Through groundbreaking original research, Grossman discovers the roots of various political discoveries and theories, some wrongly attributed to Marx. But the purpose of this is not to brand Marx a plagiarist, as some of his critics charge. On the contrary. The purpose of this exploration is to rebase the focus of Marx's political economy upon the genuinely significant elements of his theoretical exposition, namely in the duality of labour, value and all economic phenomena under capitalism. In doing so he corrects the common narrative of prominent figures such as Simonde de Sismondi, and reinterprets their contributions to political economy in this light.

Grossman expertly and confidently delves into the fundamental importance of Marx's synthesis of use value and exchange value. Following his extensive studies of various theoreticians and historians, Grossman concludes that both before and after Marx, one form of value was focused on to the exclusion of the other.
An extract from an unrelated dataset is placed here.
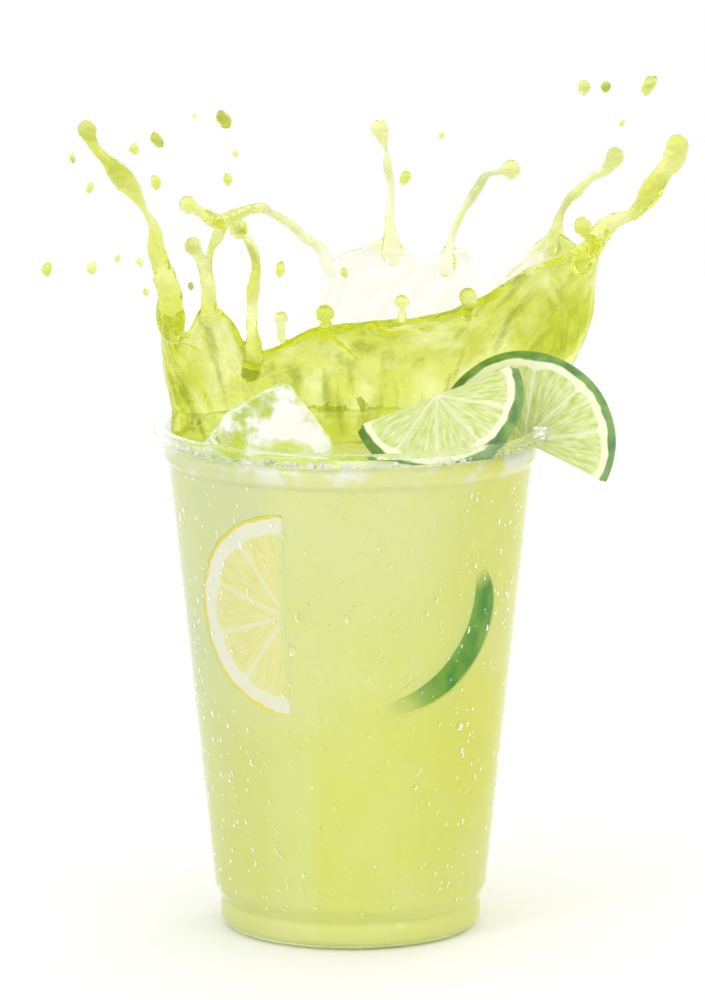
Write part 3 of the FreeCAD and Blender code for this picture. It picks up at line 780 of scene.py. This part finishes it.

This failure to grasp the dual nature of economic phenomena under capitalism had grave consequences, namely the failure to theoretically determine that the 'natural' state of being for capitalism is not equilibrium, but the opposite. And the greater the accumulation of capital, the more profound the magnitude and effects of such disequilibrium. It is here where Grossman can most strongly critique the neo-Harmonists of the German Social-Democratic Party, the proponents of the theory of marginal utility, and Marxists such as Luxemburg who had attempted (and failed, according to Grossman) to discover capitalism's economic basis for crisis.

As he does in the The Law of Accumulation and Breakdown of the Capitalist System, Being also a Theory of Crises, Grossman shows that the cause of crisis and disequilibrium under capitalism is not found in under-consumption, mismatched capital investment decisions, distribution or such nebulous concepts as human nature or its psychology (e.g. lack of consumer or business confidence). He firmly re-establishes Marx's theory of crisis and breakdown in the production process, itself being the unity of the abstract valorisation process and the concrete labour process, producing, respectively, value and use value.

This is an invaluable text for any Marxist seeking to discover the vital kernel of Marx's political economy. A tremendous thanks must go to Kuhn in his efforts to bring back to life the indispensable theoretical expeditions and discoveries of Grossman.